Islanders center Mathew Barzal looks on against the Hurricanes in...

Islanders center Mathew Barzal looks on against the Hurricanes in the first period at NYCB Live's Nassau Coliseum on March 7. Credit: Kathleen Malone-Van Dyke

Lou Lamoriello vows that Mathew Barzal will be re-signed, even if it means the Islanders’ president and general manager must match an offer sheet to the impending restricted free agent without arbitration rights.

Barzal, 22, is coming to the end of his three-year, $2.775 million entry-level deal. Lamoriello, responding to an Islanders fan in a question-and-answer session conducted via Twitter and posted on the team’s website on Saturday, said he has every intention of re-signing Barzal as well as fellow RFAs Ryan Pulock and Devon Toews, both defensemen. 

Pressed further on whether he would match an offer sheet for Barzal, Lamoriello responded that he would, but he added that it was the Islanders’ “intention to not allow it to get to that point.”

Before the NHL season was placed on pause in response to the  COVID-19 pandemic, the Islanders’ top-line center repeated in a private chat with Newsday that his No. 1 criteria for long-term happiness is playing for an organization that can sustain long-term success.

“One thing I want to do in this league is win,” Barzal said in St. Louis on Feb. 27 before a 3-2 overtime loss to the defending Stanley Cup champion Blues. “Whether it’s this year or three years down the road. I just want to win it once.”

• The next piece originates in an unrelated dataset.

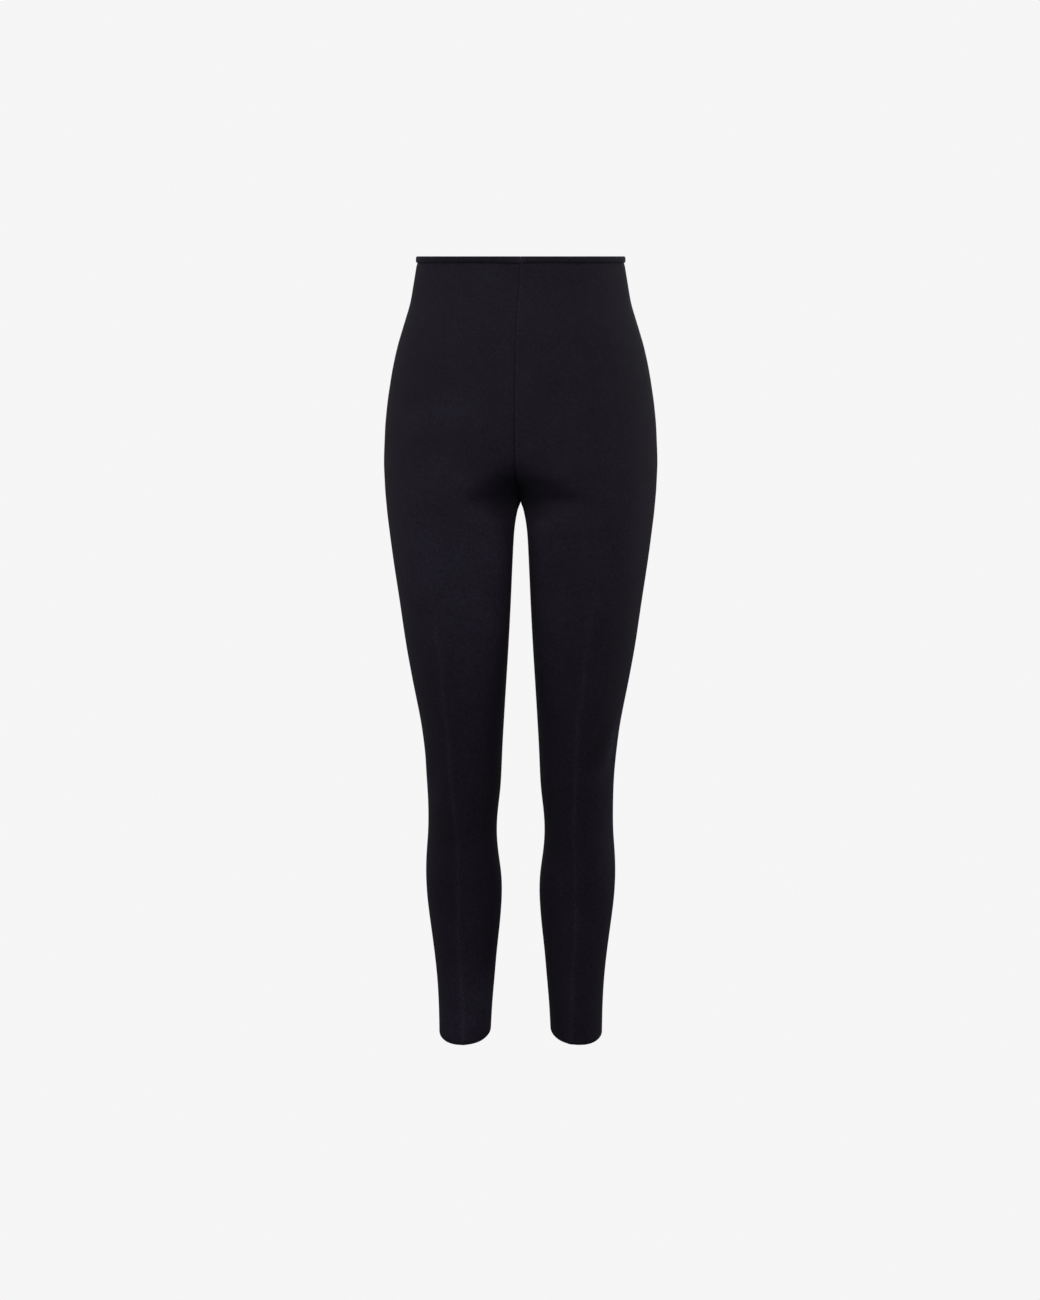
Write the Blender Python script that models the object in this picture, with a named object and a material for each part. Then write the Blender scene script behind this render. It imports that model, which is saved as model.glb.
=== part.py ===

Perhaps Lamoriello already has made the first significant move in negotiating a new deal with Barzal, the slick-skating playmaker selected 16th overall in 2015. That’s one way to look at his acquisition of center Jean-Gabriel Pageau from the Senators at the NHL trade deadline on Feb. 24 and promptly signing him to a six-year, $30 million extension.

Barzal said it was a “calming feeling” to see management not only acquire Pageau to fill a specific need but to immediately commit to him long-term.

“We’ve been at the top of the league for two years now,” he said. “We’ve been expecting someone just to make that extra little jump. It was nice to get that piece.”

Second-line center Brock Nelson is in the first season of a six-year, $36 million deal and identity-setting fourth-line center Casey Cizikas has one season remaining on a five-year, $16.75 million deal.

Lamoriello also re-signed Barzal’s linemates, Anders Lee (seven years, $49 million) and Jordan Eberle (five years, $27.5 million) last offseason. 

All of which excites Barzal.

“We look at our roster when it’s written up on the board, it just looks a little deeper with Pag there,” he said. “It just looks like a contender, really. Having him for the next six years, having Brock, Leesy, Ebs, it’s a really good core that we’re forming right now.”

That circles back to Barzal’s desire to play for an organization that consistently wins.

“Having Pag and Nellie down the middle, you want to have a big, strong core,” Barzal said. “It seems like every winning team is really deep down the middle. Having those two locked in for a while now, and Zeeker with one more year and then we’ll see what happens with me, just knowing those two are locked in for a while, there’s some cornerpieces that we’ve got on this team already. It’s shaping up like it’s going to be a pretty good future.”

Lamoriello responded to a wide variety of topics during his team-conducted question-and-answer exchange on Saturday with Islanders fans.

For instance, he said he has “no preference” for what kind of playoff format the NHL ultimately settles upon if this season can restart.

He downplayed the suggestion that the Islanders could benefit from this pause because Cizikas and defenseman Johnny Boychuk, both of whom were sidelined after being cut by skate blades, will be available to return if play resumes. 

“I don’t know if you can call it an advantage or not because other teams have injured players as well,” Lamoriello said.

He was also asked about his morning routine.

“Rise at 5 a.m., work out, shave, light breakfast and then off to work with a stop at Starbucks,” Lamoriello said. “Of course, this schedule varies when on the road.”

He added he prefers “fresh fruit and berries for breakfast rather than cereal.”

As for his favorite hobbies, the former high school math teacher who captained the baseball and hockey teams at Providence College and has been inducted into the Hockey Hall of Fame and the Cape Cod Baseball League Hall of Fame listed “following the New York Yankees and reading when possible.”